What to produce: The lines below are to be quoted exactly, from the first through the one that contains "the show face.".

■ ■ ■

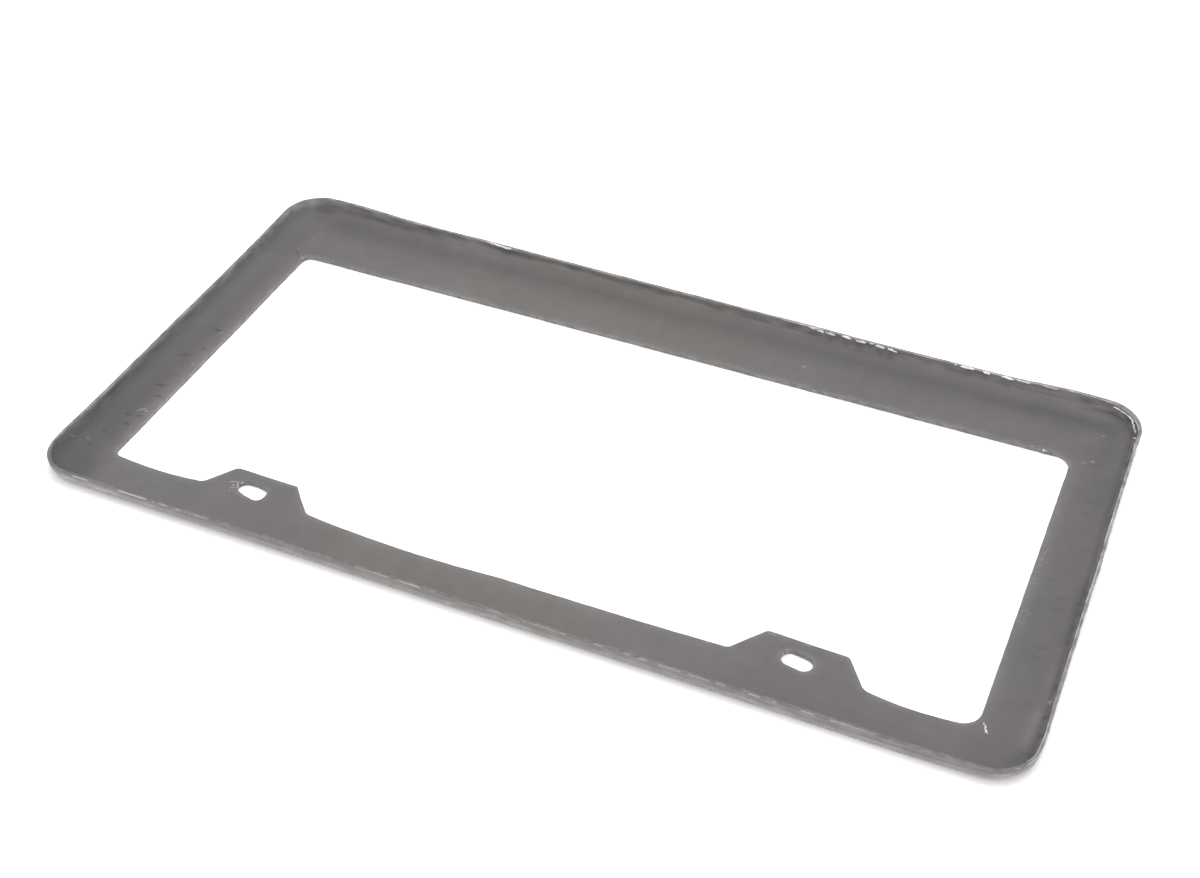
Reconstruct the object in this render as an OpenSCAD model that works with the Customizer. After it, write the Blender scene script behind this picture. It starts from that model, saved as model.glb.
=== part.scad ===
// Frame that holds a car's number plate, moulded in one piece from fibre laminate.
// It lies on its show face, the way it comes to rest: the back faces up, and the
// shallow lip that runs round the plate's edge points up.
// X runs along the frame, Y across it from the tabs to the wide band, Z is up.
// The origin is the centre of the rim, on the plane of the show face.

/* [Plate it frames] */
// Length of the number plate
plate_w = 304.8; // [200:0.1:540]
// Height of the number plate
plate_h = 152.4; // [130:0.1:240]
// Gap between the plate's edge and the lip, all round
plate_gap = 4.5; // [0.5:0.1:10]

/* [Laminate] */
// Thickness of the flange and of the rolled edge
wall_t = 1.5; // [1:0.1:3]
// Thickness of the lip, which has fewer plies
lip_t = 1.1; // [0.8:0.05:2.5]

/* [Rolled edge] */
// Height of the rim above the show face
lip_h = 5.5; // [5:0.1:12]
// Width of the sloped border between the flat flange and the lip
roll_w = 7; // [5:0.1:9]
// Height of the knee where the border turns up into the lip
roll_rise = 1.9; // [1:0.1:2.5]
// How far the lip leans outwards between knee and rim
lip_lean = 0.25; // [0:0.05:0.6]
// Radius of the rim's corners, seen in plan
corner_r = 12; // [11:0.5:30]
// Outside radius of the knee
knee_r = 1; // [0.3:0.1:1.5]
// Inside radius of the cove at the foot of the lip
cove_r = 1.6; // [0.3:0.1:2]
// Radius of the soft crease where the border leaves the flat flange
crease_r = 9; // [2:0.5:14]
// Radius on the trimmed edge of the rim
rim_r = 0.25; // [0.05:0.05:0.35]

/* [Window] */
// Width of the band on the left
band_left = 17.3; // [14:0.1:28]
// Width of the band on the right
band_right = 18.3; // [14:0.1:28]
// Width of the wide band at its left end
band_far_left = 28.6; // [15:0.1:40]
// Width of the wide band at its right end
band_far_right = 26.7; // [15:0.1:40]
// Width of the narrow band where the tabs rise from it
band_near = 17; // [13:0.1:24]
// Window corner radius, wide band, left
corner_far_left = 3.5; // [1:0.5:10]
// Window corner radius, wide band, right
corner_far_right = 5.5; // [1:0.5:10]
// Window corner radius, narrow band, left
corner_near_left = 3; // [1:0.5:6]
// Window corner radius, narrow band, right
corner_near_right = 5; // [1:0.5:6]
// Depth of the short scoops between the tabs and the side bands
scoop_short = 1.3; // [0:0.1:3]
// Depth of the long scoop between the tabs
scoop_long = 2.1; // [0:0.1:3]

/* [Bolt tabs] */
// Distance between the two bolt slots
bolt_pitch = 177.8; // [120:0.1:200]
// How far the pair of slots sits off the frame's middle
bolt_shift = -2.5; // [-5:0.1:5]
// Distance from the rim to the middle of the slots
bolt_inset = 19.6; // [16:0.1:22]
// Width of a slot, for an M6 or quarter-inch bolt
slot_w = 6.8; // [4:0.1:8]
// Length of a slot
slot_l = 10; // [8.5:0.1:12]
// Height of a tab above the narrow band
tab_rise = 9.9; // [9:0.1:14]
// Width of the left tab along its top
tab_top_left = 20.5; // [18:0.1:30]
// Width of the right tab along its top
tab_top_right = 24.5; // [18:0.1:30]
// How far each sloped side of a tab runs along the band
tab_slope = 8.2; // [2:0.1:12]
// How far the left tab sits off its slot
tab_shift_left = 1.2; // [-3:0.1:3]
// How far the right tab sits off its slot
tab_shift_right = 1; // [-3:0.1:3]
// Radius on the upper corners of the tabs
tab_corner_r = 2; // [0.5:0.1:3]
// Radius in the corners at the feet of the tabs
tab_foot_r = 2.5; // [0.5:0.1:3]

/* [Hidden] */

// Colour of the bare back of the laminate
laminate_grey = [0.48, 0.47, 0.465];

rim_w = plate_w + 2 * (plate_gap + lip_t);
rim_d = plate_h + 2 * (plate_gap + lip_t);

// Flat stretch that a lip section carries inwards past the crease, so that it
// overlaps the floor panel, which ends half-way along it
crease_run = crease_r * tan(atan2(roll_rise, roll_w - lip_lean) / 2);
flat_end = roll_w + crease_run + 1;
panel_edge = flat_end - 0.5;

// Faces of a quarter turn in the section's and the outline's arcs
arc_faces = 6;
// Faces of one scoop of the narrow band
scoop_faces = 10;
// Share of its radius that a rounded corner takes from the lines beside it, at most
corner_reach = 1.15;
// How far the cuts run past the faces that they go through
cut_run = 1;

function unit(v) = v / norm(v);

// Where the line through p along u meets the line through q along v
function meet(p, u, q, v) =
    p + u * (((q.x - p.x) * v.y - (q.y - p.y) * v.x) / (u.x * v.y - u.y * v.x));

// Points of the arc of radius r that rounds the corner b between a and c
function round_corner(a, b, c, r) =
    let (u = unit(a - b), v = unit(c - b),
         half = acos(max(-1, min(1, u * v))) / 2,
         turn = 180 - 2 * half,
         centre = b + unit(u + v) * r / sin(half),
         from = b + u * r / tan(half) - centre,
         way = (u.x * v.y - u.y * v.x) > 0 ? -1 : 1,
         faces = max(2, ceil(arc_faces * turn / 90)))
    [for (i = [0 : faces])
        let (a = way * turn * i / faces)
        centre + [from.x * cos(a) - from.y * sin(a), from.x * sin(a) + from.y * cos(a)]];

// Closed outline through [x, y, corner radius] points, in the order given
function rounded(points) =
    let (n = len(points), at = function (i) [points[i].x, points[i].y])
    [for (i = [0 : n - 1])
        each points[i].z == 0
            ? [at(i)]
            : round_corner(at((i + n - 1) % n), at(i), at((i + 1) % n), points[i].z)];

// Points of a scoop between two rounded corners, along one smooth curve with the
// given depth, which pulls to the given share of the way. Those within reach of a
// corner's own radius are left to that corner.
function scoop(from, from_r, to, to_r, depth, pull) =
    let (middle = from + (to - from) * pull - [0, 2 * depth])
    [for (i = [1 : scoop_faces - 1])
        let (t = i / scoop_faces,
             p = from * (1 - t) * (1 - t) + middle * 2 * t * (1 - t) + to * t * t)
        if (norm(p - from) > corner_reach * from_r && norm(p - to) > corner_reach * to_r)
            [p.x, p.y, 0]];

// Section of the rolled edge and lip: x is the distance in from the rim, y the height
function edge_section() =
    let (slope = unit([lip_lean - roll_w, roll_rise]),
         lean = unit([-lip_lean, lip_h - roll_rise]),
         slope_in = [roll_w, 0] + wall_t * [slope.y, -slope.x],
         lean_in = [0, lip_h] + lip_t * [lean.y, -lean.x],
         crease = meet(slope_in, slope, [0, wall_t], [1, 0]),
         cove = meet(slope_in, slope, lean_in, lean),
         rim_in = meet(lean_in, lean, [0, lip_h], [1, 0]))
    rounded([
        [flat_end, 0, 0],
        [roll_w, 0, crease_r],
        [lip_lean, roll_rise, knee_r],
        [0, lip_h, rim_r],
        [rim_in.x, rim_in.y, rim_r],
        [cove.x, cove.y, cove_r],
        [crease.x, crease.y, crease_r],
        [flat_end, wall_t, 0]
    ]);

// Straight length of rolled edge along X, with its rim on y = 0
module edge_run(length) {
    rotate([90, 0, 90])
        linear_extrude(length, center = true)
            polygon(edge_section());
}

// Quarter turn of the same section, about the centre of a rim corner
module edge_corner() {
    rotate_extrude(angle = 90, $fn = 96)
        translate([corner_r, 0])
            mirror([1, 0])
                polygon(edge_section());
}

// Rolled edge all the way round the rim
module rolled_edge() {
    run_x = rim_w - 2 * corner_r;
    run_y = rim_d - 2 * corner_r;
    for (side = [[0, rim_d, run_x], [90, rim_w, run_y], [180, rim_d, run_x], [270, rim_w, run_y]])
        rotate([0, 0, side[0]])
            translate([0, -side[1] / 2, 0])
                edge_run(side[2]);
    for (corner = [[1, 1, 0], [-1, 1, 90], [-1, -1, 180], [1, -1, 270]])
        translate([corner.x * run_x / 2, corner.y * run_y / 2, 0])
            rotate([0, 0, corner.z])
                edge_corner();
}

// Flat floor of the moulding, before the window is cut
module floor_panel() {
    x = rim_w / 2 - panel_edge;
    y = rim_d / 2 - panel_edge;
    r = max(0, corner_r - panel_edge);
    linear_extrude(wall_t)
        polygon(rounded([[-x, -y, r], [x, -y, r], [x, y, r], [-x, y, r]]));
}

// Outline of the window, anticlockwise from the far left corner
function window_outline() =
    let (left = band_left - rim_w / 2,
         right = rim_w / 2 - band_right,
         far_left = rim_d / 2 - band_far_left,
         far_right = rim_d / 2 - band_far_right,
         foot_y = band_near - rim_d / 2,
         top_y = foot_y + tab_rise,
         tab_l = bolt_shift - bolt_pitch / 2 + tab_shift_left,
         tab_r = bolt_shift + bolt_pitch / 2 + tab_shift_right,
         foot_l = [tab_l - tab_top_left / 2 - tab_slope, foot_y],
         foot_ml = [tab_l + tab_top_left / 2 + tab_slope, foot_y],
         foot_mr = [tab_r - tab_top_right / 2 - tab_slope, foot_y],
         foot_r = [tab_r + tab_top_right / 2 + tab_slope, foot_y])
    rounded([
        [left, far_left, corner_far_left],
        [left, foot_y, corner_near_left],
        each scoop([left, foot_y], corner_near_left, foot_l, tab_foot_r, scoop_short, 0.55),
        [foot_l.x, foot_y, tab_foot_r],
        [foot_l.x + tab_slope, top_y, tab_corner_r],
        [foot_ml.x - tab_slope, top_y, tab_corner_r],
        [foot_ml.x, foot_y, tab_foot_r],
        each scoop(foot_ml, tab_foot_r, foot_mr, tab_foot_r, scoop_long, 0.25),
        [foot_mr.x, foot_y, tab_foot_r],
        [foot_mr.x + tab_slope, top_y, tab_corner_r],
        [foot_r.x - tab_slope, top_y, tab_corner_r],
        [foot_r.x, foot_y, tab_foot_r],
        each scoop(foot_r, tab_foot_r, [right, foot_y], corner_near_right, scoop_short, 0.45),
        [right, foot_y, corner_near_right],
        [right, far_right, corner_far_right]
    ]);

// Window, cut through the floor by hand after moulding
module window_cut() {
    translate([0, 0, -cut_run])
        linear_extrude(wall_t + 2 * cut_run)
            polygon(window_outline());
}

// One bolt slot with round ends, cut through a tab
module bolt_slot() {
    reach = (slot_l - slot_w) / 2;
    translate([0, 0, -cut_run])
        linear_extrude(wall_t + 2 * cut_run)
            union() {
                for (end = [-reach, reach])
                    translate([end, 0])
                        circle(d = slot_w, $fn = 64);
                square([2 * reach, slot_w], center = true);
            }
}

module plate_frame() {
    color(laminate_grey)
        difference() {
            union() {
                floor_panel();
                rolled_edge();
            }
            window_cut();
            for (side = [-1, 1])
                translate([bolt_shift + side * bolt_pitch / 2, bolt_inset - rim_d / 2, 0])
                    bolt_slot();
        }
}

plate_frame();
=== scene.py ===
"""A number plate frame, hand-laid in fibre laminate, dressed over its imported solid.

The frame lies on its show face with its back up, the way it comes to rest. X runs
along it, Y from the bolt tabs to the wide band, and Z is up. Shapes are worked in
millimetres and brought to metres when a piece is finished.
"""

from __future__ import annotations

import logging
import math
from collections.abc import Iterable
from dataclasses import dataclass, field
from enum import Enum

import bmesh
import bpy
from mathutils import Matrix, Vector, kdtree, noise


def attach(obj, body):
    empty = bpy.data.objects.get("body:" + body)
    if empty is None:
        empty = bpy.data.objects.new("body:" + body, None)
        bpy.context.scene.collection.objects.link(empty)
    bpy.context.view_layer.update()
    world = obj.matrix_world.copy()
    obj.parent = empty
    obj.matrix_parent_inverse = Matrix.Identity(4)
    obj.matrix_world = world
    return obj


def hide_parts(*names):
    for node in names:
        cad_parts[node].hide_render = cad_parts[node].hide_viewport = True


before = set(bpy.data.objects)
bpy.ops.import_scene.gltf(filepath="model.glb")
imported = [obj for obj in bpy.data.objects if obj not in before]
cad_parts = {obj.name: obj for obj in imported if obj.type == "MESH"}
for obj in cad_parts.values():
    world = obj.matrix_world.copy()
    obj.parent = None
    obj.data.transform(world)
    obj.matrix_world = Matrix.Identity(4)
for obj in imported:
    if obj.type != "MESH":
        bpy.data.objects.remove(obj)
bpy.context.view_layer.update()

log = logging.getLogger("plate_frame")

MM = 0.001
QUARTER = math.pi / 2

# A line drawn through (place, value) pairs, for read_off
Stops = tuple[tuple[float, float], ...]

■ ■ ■

Result:
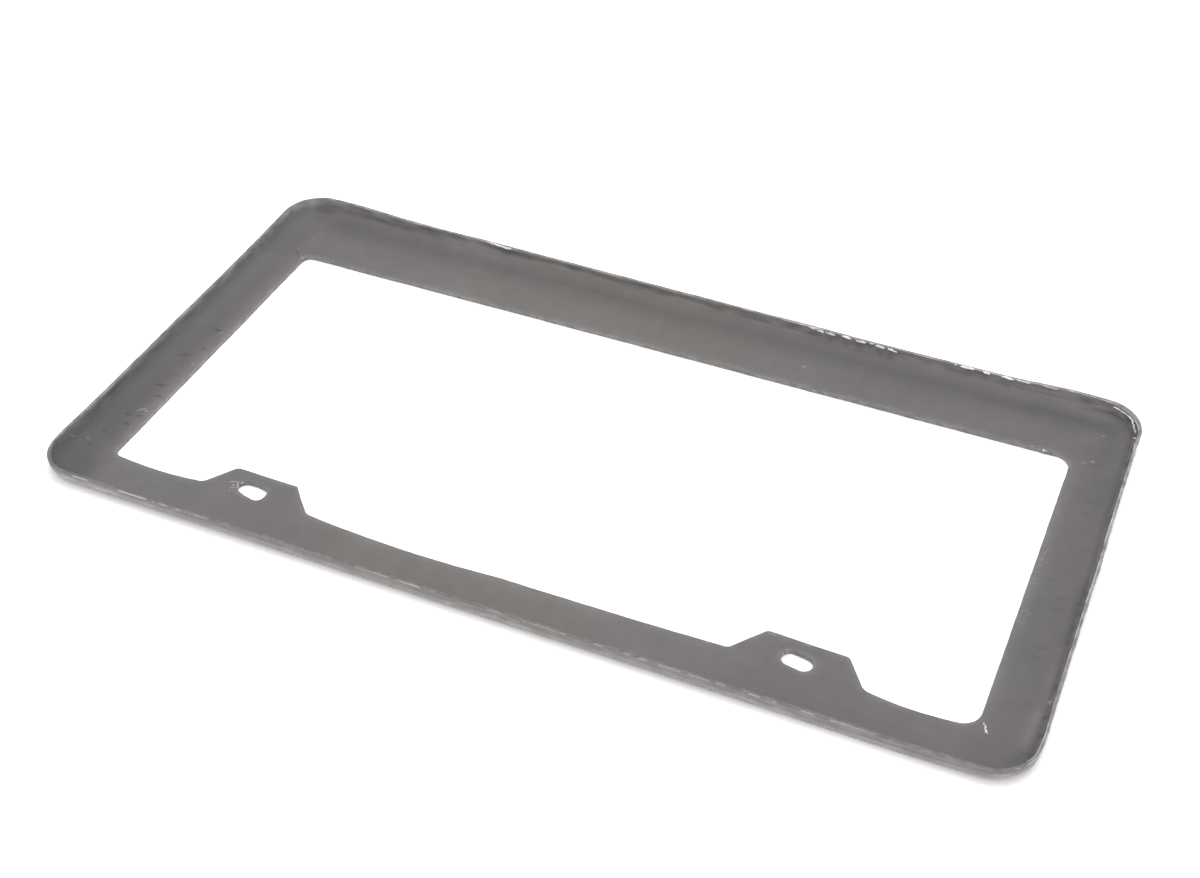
Reconstruct the object in this render as an OpenSCAD model that works with the Customizer. After it, write the Blender scene script behind this picture. It starts from that model, saved as model.glb.
=== part.scad ===
// Frame that holds a car's number plate, moulded in one piece from fibre laminate.
// It lies on its show face, the way it comes to rest: the back faces up, and the
// shallow lip that runs round the plate's edge points up.
// X runs along the frame, Y across it from the tabs to the wide band, Z is up.
// The origin is the centre of the rim, on the plane of the show face.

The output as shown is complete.